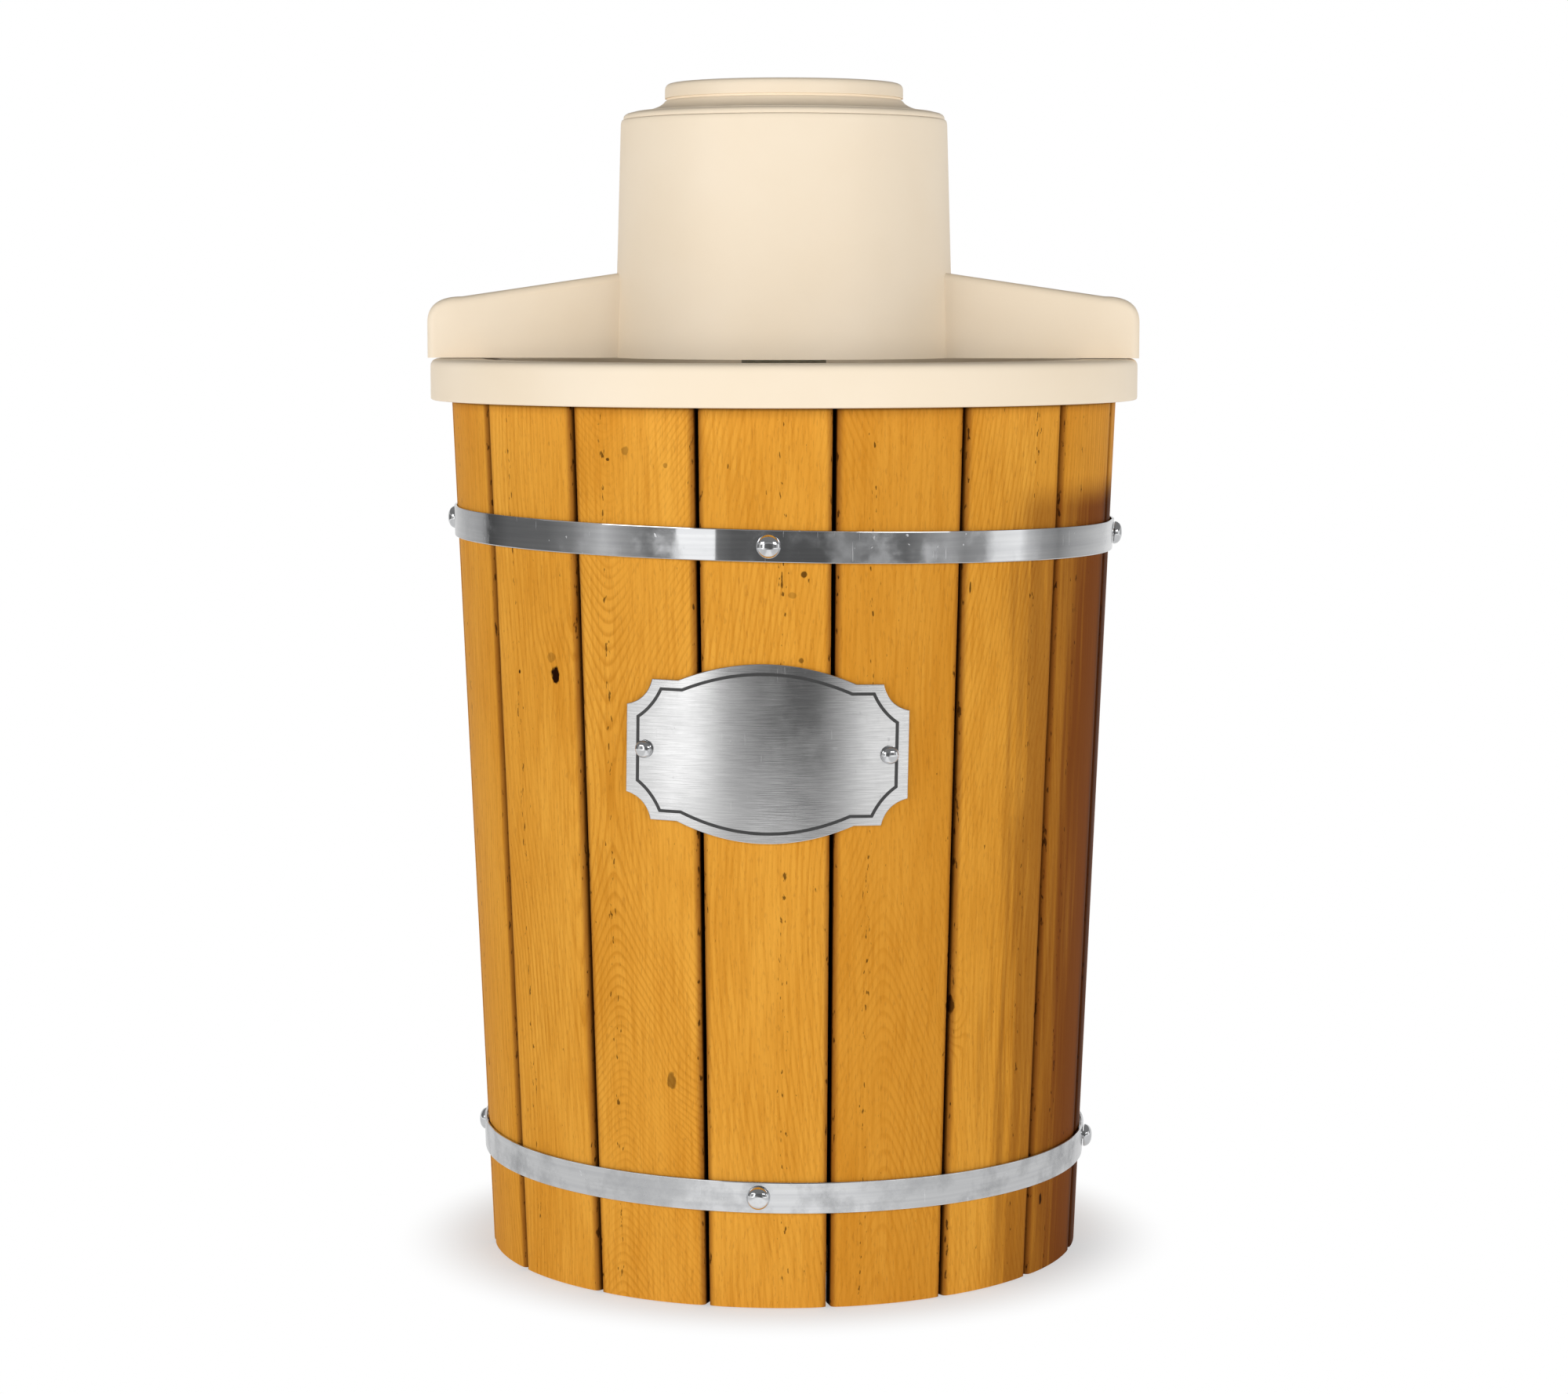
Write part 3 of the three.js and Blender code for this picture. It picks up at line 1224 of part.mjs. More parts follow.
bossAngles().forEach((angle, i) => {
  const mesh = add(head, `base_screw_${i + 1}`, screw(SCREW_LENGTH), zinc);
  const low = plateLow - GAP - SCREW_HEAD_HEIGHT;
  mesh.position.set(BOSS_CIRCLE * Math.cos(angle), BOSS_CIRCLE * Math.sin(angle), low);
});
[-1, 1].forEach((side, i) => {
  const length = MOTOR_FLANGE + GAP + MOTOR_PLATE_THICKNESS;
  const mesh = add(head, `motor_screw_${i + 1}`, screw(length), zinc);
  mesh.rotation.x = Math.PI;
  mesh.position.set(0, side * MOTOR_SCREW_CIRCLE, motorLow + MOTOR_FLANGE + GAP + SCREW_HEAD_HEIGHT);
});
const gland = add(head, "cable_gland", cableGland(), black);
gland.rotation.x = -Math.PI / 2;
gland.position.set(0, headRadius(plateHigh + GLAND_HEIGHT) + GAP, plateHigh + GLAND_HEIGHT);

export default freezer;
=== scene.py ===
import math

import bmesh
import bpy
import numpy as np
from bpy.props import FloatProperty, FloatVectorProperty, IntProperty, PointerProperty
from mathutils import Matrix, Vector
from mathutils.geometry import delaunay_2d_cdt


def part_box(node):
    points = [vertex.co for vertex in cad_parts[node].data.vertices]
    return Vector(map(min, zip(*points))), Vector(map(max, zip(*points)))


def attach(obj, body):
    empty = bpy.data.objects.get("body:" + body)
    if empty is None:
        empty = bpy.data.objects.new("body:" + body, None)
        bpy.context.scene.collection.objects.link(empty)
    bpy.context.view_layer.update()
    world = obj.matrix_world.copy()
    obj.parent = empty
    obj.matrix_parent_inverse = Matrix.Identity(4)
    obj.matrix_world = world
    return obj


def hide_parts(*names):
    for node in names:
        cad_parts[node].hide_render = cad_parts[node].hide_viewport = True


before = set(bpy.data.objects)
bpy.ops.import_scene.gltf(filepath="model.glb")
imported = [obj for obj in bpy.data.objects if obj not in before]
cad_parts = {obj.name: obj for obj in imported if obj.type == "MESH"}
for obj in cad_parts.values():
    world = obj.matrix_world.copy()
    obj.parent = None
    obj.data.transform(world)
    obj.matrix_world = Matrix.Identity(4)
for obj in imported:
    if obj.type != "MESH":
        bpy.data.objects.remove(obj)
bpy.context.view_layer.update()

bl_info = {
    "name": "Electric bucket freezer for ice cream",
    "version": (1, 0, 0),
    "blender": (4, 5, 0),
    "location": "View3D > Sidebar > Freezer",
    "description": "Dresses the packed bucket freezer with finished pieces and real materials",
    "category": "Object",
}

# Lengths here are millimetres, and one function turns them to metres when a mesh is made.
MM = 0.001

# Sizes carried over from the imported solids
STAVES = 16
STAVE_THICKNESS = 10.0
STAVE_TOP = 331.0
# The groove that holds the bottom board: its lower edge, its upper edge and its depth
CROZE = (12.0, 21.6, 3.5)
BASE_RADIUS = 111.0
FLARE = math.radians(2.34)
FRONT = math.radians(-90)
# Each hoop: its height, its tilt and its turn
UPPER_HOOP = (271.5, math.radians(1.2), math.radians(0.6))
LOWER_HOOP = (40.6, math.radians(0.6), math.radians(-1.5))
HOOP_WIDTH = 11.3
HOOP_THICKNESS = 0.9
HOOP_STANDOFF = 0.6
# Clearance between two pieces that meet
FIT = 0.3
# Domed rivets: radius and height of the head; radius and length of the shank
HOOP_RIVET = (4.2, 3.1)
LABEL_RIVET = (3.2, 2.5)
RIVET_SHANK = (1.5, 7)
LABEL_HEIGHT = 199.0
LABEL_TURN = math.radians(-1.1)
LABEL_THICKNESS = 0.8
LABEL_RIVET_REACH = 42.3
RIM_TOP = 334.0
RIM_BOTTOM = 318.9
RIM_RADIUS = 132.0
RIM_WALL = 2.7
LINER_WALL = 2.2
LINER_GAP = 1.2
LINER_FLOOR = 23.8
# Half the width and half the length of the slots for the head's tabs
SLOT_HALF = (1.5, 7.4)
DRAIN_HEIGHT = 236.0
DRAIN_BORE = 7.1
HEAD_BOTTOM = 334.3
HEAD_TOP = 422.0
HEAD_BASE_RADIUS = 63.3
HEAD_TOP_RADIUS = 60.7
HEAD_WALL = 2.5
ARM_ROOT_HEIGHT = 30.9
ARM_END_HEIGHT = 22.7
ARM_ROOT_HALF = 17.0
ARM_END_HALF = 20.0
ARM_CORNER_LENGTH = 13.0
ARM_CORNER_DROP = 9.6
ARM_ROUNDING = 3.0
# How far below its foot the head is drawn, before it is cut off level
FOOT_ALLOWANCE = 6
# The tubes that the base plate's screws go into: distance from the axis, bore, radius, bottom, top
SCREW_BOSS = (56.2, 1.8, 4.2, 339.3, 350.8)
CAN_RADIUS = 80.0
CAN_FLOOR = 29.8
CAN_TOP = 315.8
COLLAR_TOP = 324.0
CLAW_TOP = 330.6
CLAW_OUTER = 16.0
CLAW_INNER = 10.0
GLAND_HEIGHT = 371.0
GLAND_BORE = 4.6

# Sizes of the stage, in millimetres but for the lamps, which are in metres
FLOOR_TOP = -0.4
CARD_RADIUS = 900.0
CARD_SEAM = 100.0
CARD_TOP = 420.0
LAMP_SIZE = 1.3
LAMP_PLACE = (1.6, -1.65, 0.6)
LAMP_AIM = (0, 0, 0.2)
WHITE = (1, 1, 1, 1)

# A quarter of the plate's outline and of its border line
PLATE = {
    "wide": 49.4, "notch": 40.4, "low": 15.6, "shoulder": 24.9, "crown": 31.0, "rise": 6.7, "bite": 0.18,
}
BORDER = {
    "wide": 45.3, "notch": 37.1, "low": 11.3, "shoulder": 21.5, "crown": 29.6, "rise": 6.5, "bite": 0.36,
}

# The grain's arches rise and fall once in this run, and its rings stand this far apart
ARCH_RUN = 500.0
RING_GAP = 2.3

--

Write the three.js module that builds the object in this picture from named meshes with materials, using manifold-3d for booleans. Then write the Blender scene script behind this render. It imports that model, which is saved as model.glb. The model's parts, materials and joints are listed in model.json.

...

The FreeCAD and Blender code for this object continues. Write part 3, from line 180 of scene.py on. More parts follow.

> _Exercise_: Give again only the lines that run from the line with "Write part 3 of" to the line with "obj.parent = empty". Include both of those lines exactly as written.

> _Solution for this problem_:
Write part 3 of the three.js and Blender code for this picture. It picks up at line 1224 of part.mjs. More parts follow.
bossAngles().forEach((angle, i) => {
  const mesh = add(head, `base_screw_${i + 1}`, screw(SCREW_LENGTH), zinc);
  const low = plateLow - GAP - SCREW_HEAD_HEIGHT;
  mesh.position.set(BOSS_CIRCLE * Math.cos(angle), BOSS_CIRCLE * Math.sin(angle), low);
});
[-1, 1].forEach((side, i) => {
  const length = MOTOR_FLANGE + GAP + MOTOR_PLATE_THICKNESS;
  const mesh = add(head, `motor_screw_${i + 1}`, screw(length), zinc);
  mesh.rotation.x = Math.PI;
  mesh.position.set(0, side * MOTOR_SCREW_CIRCLE, motorLow + MOTOR_FLANGE + GAP + SCREW_HEAD_HEIGHT);
});
const gland = add(head, "cable_gland", cableGland(), black);
gland.rotation.x = -Math.PI / 2;
gland.position.set(0, headRadius(plateHigh + GLAND_HEIGHT) + GAP, plateHigh + GLAND_HEIGHT);

export default freezer;
=== scene.py ===
import math

import bmesh
import bpy
import numpy as np
from bpy.props import FloatProperty, FloatVectorProperty, IntProperty, PointerProperty
from mathutils import Matrix, Vector
from mathutils.geometry import delaunay_2d_cdt


def part_box(node):
    points = [vertex.co for vertex in cad_parts[node].data.vertices]
    return Vector(map(min, zip(*points))), Vector(map(max, zip(*points)))


def attach(obj, body):
    empty = bpy.data.objects.get("body:" + body)
    if empty is None:
        empty = bpy.data.objects.new("body:" + body, None)
        bpy.context.scene.collection.objects.link(empty)
    bpy.context.view_layer.update()
    world = obj.matrix_world.copy()
    obj.parent = empty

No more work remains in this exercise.